El giro sobre sí mismo del programa, ese regodeo en el vacío, sin una mera proyección para adelante, hace recordar, por oposición, a lo que ha brindado la televisión norteamericana. Dos modelos, para iniciar: The west wing y The wire. Ambas series, desde diferentes estamentos (la primera en las esferas más altas del poder, la segunda abarcando desde las disputas callejeras a los conflictos por cargos municipales o estatales), pensaban la política trascendiendo el modo descriptivo y pesimista, concentrándose más bien en lo que no se debe o sí se debe hacer, lo viable o inviable, lo que se puede o no. Son creaciones que, aún en sus momentos más amargos u oscuros, no abandonaron la posibilidad de un Estado (con todos sus componentes) al servicio de la ciudadanía. Los yanquis sonarán muy idealistas, casi utópicos cuando hablan de “un gobierno para, por y desde el pueblo”, pero esa noción les ha permitido reflexionar de forma positiva y constructiva.

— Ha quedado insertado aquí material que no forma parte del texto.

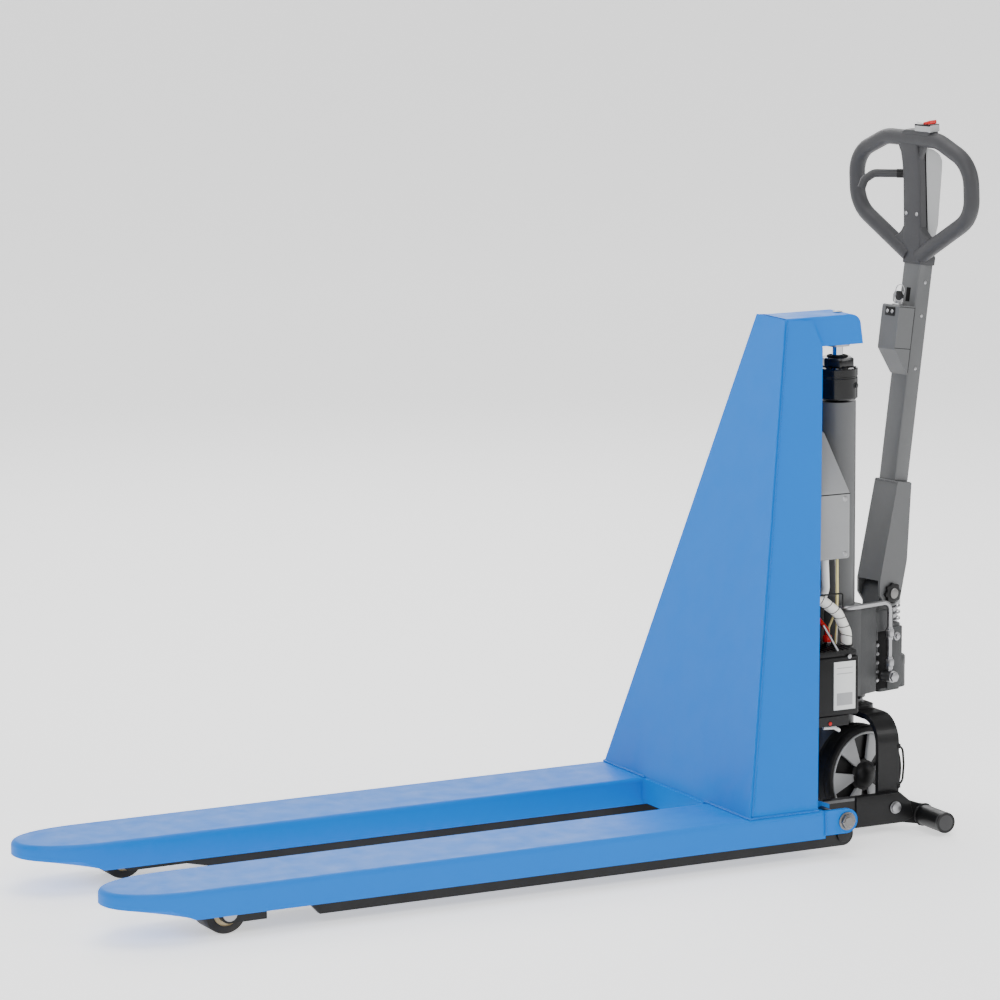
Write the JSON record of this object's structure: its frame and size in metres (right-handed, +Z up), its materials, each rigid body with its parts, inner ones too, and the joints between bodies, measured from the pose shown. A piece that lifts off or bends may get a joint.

Volviendo al contexto argentino y la cuestión mediática, El puntero sirve no sólo para ver cómo se construye una mirada sobre las clases económicamente pobres que es, estética, cultural e incluso sexualmente pobre, que es transmitida también a esos mismos integrantes de clase (que sólo pueden verse de manera degradada); sino además para los constituyentes de las clases económicas medias o altas, que ven en la pantalla a un otro, algo a lo que hay que temer, algo que merece repulsión, algo de que alejarse.
Lo cierto es que no nos merecemos una ficción que vea a la política de este modo. La televisión argentina, con un notorio retraso en cuanto al tratamiento de los géneros y una bajísima calidad en general, debe todavía esforzarse muchísimo más por respetar a su espectador. Mientras tanto, El puntero no es más que otra falta de respeto.